## What you need to do
What is needed is the run of lines from the one containing "Continue the three.js" through the one containing "heading = math.atan2(reachY, reachX)", echoed exactly, with both ends kept and nothing added.

───── Dataset excerpts ─────

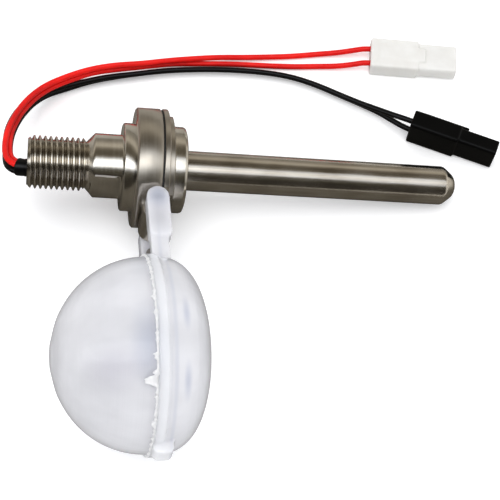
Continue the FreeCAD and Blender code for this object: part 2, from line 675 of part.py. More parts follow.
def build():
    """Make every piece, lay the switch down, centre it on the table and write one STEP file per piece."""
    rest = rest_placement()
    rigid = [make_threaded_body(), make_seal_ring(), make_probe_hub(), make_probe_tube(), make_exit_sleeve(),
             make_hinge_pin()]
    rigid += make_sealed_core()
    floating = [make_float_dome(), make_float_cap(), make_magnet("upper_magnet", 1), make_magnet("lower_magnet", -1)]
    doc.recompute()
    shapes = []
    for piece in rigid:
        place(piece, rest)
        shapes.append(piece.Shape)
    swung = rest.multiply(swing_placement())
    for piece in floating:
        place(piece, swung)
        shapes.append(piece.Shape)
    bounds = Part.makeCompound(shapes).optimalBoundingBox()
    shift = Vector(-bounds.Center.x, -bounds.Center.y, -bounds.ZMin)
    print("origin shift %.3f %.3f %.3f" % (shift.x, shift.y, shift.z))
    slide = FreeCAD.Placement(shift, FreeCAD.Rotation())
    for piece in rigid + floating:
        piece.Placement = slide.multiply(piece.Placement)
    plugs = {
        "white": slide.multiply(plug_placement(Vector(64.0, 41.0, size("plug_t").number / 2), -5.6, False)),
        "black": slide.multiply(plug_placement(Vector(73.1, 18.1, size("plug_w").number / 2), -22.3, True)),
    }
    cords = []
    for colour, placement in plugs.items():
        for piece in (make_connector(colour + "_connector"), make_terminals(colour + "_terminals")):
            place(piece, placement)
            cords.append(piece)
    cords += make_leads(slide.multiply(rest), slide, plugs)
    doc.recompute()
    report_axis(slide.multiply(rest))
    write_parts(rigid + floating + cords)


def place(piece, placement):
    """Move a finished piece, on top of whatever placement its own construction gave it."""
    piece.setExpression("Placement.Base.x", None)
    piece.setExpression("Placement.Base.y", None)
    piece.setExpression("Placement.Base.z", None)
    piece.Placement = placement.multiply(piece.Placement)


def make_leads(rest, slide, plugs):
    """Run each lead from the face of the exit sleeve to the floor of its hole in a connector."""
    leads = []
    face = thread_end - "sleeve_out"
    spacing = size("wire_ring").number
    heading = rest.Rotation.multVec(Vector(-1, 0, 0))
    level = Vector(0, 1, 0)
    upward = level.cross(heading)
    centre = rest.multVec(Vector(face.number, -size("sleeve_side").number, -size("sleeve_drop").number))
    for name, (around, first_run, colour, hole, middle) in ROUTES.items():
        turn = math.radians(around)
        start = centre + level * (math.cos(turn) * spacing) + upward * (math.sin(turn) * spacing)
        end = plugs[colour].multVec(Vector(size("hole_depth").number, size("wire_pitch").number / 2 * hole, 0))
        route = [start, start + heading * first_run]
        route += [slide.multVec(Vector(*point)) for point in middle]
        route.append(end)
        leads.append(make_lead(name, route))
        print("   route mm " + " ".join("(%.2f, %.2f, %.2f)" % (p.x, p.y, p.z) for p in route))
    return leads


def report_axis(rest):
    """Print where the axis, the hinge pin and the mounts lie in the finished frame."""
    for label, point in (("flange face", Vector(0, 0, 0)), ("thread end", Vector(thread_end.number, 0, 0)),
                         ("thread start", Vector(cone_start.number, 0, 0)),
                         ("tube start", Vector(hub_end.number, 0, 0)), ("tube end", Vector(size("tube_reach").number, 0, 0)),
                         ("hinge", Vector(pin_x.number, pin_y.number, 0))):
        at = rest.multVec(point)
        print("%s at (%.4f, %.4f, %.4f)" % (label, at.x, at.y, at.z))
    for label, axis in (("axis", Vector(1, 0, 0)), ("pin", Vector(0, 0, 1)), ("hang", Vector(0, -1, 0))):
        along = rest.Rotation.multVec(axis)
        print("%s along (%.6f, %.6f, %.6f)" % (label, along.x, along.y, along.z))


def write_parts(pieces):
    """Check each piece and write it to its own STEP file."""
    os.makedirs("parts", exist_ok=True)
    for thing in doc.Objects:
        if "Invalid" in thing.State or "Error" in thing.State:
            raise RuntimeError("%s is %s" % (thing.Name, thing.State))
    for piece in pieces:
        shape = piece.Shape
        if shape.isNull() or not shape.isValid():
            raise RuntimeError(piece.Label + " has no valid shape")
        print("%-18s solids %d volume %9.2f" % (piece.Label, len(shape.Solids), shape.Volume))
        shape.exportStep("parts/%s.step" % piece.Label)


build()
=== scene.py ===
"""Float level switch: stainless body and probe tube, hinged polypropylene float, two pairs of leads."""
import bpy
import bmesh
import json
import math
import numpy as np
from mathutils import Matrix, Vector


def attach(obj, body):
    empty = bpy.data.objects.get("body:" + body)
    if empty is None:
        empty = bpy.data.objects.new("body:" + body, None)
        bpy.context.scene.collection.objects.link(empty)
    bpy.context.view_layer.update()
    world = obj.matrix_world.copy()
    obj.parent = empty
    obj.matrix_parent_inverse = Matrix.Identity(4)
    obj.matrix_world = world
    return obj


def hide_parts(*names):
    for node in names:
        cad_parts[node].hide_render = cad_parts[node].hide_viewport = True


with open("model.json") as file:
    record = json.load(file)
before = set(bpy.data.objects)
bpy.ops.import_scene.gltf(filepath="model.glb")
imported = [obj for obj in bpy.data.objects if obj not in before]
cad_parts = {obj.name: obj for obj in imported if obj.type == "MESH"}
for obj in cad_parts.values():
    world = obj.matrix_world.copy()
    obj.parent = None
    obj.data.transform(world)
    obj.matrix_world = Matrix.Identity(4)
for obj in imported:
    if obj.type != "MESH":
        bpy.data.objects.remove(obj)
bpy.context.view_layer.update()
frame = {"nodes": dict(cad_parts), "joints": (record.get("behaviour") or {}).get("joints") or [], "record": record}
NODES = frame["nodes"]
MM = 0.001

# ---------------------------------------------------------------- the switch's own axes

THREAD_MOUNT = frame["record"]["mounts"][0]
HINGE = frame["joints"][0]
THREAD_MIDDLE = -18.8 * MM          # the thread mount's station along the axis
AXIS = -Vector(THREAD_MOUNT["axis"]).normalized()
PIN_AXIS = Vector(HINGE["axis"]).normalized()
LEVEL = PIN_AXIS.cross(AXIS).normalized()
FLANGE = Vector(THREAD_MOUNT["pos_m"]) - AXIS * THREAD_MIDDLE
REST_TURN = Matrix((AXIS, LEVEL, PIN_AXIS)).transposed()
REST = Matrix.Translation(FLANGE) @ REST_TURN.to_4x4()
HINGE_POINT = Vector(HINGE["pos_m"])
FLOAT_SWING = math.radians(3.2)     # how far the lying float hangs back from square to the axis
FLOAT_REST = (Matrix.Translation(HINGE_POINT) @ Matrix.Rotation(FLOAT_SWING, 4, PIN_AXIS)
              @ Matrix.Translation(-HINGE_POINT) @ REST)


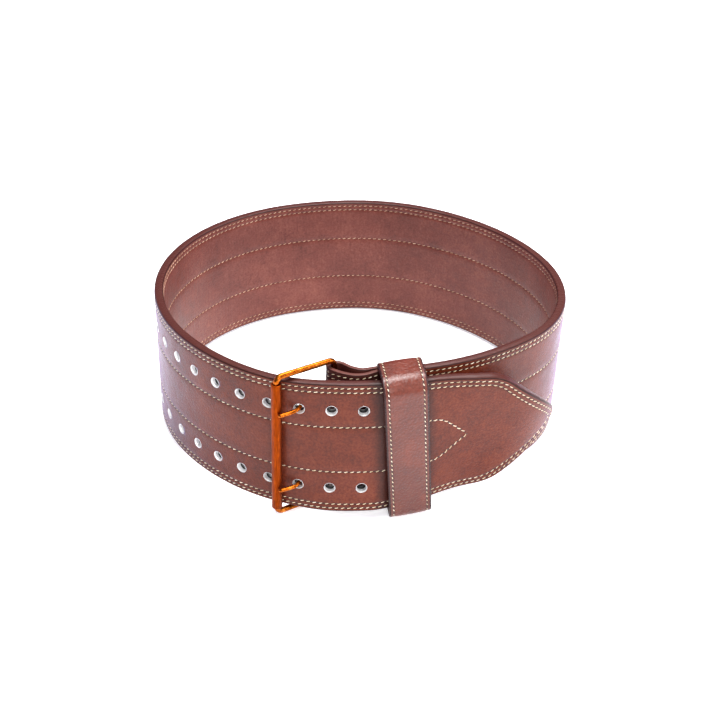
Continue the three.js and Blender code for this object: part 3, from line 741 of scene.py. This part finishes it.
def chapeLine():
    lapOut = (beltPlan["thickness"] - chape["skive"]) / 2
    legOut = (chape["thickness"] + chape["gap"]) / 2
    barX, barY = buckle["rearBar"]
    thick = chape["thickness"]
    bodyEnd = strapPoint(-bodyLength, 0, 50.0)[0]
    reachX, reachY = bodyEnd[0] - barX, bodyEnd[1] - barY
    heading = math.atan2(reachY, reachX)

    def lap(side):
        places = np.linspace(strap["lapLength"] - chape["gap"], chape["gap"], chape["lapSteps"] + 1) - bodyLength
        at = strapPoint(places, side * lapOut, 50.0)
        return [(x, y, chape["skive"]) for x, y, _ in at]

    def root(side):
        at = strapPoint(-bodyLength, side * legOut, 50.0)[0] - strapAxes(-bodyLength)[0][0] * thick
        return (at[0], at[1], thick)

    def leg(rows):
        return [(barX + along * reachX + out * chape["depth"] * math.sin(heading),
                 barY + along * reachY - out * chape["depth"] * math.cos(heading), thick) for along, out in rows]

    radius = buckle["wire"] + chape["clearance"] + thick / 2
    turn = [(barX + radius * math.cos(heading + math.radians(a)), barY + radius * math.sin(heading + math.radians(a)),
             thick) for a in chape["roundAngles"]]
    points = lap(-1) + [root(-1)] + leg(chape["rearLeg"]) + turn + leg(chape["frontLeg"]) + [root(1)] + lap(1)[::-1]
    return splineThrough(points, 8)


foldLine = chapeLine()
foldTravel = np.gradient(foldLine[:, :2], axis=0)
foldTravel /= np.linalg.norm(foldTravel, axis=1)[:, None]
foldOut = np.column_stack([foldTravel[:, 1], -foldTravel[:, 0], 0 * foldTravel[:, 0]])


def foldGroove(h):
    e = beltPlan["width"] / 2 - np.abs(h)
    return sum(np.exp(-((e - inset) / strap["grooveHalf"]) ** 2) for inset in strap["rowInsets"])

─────

## Exercise solution
Continue the three.js and Blender code for this object: part 3, from line 741 of scene.py. This part finishes it.
def chapeLine():
    lapOut = (beltPlan["thickness"] - chape["skive"]) / 2
    legOut = (chape["thickness"] + chape["gap"]) / 2
    barX, barY = buckle["rearBar"]
    thick = chape["thickness"]
    bodyEnd = strapPoint(-bodyLength, 0, 50.0)[0]
    reachX, reachY = bodyEnd[0] - barX, bodyEnd[1] - barY
    heading = math.atan2(reachY, reachX)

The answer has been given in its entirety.